The formal decision was made by the annual convention of Fond du Lac and a special convention of Eau Claire. The dioceses met separately. The votes in each diocese were cast by orders (lay people voting separately from clergy), and the resolutions had to pass in both dioceses. Bishop Russell Jacobus of Fond du Lac and Bishop Ed Leidel of Eau Claire also concurred with the decision.
The two dioceses must now ask the 77th meeting of the Episcopal Church's General Convention next July to approve what is called "junction." A process to organize formally the resulting new diocese would begin in the fall of 2012 with a new diocese formed Jan. 1, 2013, according to a Fond du Lac diocesan press release.
Episcopal Church Canon 1.10.1 lays out the process for junction.
To the applause of the church's Executive Council meeting in Salt Lake City, Presiding Bishop Katharine Jefferts Schori called the agreement "a remarkable development."
"I think it is a very significant example of restructuring, thinking in news ways, looking at ways that will serve mission in the most effective way" in the future, she said.
In a jubilant e-mail later posted on the Eau Claire diocesan website, Leidel said, "Never before have two dioceses in the Episcopal Church 'junctioned' together. So, today we begin a new journey to create a new diocese in northern Wisconsin." He said the diocese would have "a new name and … a new sense of identity."
A diocese incorporating the two present dioceses would include the northern three quarters of Wisconsin. It would extend from the shores of Lake Superior to Lake Michigan to the banks of the Mississippi. It would include some of the most heavily populated and industrialized portions of the state and some of the least populated and wilderness areas in the north woods, the release said.
After General Convention's approval, the process of forming the new diocese would include Jacobus (as the senior bishop of the two dioceses by consecration date) calling the "primary" or organizing convention, which would be asked to approve a process to call and elect a new bishop. Jacobus, 67, reaches the church's mandatory retirement age of 72 in September 2016.
Eau Claire has been without a full-time diocesan bishop since Keith B. Whitmore left in April 2008 to become assisting bishop in the Diocese of Atlanta. Leidel, who retired as the first bishop of the Diocese of Eastern Michigan, was elected in August 2010 to a 15-month, one-third-time term as Eau Claire's provisional bishop.
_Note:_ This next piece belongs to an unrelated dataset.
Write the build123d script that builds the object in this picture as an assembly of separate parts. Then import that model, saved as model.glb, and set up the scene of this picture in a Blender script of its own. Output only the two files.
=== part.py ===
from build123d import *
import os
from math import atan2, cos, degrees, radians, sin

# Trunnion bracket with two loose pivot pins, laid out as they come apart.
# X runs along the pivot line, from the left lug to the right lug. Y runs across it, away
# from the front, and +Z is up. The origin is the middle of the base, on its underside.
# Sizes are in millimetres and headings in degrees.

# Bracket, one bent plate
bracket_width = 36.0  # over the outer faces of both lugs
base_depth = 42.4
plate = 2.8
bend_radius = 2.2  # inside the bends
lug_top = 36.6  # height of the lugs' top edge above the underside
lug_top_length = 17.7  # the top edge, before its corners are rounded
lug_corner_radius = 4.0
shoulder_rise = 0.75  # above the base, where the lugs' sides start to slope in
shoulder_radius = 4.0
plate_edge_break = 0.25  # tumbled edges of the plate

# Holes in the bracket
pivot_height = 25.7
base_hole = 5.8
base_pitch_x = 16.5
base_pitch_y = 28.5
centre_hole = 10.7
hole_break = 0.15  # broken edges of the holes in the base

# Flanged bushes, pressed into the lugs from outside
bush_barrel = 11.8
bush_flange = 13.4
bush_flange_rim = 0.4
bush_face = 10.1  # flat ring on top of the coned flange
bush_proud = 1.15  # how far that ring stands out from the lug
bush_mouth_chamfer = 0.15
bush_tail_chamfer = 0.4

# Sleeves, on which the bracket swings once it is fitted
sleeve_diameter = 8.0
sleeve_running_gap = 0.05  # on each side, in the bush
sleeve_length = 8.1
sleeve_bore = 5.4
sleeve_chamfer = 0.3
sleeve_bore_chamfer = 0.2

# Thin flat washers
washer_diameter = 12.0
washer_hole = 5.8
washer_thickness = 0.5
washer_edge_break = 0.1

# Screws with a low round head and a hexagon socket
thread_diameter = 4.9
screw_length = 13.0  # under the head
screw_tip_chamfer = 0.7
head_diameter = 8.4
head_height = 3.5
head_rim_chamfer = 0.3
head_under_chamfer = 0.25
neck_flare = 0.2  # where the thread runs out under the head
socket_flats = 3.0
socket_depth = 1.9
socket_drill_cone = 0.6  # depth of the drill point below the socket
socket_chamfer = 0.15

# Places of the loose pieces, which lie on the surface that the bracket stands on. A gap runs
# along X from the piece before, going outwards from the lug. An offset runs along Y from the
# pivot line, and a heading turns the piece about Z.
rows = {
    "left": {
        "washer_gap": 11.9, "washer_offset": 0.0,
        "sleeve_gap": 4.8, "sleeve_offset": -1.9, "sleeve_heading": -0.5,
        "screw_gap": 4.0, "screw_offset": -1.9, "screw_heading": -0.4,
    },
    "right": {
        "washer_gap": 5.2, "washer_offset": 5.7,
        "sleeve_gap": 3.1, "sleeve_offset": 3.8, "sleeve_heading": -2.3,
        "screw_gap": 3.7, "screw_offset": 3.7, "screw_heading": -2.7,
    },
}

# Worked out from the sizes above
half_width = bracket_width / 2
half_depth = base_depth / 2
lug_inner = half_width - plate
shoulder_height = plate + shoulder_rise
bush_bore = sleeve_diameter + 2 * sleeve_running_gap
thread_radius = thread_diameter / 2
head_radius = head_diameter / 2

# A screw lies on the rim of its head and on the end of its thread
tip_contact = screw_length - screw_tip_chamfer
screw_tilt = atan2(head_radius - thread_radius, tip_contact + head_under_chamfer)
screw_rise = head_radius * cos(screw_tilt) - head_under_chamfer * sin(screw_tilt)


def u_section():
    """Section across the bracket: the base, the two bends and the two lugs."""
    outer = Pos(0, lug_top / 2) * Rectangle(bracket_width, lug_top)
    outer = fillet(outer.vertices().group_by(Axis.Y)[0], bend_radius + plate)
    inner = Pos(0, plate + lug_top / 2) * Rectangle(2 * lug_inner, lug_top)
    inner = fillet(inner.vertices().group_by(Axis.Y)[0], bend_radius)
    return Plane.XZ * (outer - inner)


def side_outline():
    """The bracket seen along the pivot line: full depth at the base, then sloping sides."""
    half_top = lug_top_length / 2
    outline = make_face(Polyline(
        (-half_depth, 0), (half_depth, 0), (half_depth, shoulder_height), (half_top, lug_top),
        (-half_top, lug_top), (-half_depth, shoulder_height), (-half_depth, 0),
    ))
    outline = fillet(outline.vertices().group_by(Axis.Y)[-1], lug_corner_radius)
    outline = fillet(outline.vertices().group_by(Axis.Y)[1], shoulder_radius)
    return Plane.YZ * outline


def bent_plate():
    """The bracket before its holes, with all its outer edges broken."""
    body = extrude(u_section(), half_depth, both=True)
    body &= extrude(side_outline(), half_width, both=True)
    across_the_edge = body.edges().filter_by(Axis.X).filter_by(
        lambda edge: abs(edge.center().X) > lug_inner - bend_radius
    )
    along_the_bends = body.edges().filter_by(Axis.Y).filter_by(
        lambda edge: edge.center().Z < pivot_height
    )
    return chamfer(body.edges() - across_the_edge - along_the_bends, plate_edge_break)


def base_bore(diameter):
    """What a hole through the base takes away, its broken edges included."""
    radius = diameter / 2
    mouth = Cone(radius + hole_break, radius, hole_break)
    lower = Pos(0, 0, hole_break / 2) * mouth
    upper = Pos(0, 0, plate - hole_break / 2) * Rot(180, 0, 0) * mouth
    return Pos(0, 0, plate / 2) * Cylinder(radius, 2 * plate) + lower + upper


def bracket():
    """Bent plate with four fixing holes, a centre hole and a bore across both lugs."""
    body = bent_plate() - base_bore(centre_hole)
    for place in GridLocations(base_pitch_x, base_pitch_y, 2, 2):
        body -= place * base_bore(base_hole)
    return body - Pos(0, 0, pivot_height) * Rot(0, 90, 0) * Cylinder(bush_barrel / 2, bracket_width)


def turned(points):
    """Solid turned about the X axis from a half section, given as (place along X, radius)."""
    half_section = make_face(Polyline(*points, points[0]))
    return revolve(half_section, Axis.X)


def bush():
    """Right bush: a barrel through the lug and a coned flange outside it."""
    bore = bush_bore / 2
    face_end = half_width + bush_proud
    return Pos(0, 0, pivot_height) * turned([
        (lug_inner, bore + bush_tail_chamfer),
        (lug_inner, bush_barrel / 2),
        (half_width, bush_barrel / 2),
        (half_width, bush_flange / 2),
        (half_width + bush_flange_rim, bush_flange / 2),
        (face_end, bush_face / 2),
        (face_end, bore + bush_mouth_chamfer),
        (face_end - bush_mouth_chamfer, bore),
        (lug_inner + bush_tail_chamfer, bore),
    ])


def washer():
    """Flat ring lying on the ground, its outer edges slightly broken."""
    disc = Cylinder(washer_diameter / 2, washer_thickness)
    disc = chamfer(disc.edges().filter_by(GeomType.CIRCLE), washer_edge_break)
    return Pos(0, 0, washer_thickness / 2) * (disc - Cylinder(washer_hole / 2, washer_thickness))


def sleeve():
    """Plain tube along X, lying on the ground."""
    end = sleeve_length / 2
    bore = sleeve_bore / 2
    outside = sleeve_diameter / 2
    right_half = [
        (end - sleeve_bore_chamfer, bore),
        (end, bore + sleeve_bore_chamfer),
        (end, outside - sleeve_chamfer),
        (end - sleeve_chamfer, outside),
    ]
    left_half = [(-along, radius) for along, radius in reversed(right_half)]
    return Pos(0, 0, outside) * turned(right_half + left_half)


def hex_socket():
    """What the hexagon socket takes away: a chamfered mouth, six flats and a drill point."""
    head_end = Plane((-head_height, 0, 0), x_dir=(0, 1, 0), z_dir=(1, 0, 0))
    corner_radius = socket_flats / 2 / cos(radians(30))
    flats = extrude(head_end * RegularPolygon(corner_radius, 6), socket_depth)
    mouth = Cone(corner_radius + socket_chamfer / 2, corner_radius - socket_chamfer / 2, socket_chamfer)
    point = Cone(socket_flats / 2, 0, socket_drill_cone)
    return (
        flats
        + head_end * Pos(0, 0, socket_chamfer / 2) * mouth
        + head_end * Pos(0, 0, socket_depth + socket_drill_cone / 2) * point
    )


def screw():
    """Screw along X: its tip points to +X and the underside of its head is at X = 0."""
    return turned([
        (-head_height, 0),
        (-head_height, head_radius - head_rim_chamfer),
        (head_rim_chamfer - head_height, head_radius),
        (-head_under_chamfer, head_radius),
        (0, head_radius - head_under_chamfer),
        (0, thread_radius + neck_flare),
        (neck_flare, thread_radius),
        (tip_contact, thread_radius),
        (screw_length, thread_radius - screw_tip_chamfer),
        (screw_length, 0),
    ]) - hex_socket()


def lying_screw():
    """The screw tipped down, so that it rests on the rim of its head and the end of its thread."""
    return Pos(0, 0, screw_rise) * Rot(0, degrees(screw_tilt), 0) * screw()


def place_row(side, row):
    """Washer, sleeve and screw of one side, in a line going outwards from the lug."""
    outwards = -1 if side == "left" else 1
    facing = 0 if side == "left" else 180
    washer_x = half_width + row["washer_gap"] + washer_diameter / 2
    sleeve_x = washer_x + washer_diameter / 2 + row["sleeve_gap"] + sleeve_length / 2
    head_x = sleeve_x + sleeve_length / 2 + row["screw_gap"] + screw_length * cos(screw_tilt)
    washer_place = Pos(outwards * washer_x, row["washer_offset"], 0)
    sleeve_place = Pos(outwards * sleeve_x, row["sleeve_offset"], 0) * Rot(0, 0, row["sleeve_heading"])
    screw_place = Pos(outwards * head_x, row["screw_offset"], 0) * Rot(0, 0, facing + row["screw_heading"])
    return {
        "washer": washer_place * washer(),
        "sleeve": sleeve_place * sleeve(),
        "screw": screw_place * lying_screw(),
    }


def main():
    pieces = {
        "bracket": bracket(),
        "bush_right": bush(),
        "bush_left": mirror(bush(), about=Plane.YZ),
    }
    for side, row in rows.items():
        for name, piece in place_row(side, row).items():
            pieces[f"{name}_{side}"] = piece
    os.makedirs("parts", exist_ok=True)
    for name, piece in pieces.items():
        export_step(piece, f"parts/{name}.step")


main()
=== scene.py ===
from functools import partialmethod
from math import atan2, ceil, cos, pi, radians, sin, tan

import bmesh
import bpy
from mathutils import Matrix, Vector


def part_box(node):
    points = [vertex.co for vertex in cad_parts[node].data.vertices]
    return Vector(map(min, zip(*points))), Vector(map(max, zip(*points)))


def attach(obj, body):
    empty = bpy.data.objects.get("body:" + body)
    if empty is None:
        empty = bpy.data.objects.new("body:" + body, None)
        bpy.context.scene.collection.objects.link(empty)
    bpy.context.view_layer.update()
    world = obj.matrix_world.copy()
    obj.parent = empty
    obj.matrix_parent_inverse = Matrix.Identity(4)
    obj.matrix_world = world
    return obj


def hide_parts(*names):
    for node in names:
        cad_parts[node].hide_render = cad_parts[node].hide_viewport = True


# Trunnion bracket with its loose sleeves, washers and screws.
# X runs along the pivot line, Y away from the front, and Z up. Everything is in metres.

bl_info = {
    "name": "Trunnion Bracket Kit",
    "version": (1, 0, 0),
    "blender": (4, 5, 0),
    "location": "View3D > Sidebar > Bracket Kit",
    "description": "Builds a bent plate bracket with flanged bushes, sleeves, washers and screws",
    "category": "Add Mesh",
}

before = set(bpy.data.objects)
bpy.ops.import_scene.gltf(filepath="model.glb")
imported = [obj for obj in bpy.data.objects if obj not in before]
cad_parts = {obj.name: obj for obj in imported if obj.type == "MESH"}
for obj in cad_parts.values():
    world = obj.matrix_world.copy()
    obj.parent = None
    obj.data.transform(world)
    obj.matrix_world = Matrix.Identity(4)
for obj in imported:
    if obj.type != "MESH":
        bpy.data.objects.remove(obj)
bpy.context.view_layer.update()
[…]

The decision to join the two dioceses was the result of discussions that date back at least four years, according to the Fond du Lac release.
In June 2009, the two dioceses agreed that it would be premature to ask the 2009 meeting of General Convention for junction.
The Diocese of Eau Claire explored the option of remaining autonomous, according to documents filed here. A report of a task force considering that option reported that autonomy was "not a panacea," and warned that the diocese would have to make "significant structural and organizational changes" to remain financially viable.
Leidel reminded the diocese earlier this year that it had called him "to find alternate ways for our diocese to live into a viable and sustainable future." He said that an early idea for the Eau Claire diocese to return to the Diocese of Milwaukee was seen by its Bishop Steven Miller as not workable. (Eau Claire was carved out the Milwaukee diocese in 1928.)
Fond du Lac also separately considered options for its future, according to a report here, and concluded that to continue business as usual would lead to decline. (In 1875, Fond du Lac grew out of what was then known as the Diocese of Wisconsin, which became the Diocese of Milwaukee in 1886.)
In September, the two dioceses released a joint report noting that "although there is consensus among the membership of the Joint Diocesan Task Force that the creation of a new diocese is an exciting and viable option, there is also a common resolve that there will be greater sharing of talent and resources between the two Episcopal dioceses in northern and western Wisconsin, regardless of the outcome of decisions at the respective diocesan conventions in October 2011."
The Diocese of Eau Claire has 21 congregations and one summer chapel. Sixteen congregations have an average Sunday attendance (ASA) of fewer than 50 people. Twelve of those 16 have an average ASA under 25. There are three full-time clergy serving congregations, according to the joint report.
The Diocese of Fond du Lac has 34 congregations and two summer chapels. Twelve have an ASA under 50 and eight of those have an ASA under 25. Sixteen congregations average between 51 and 100 people a Sunday and six have an ASA of more than 100. There are 20 full-time clergy serving congregations.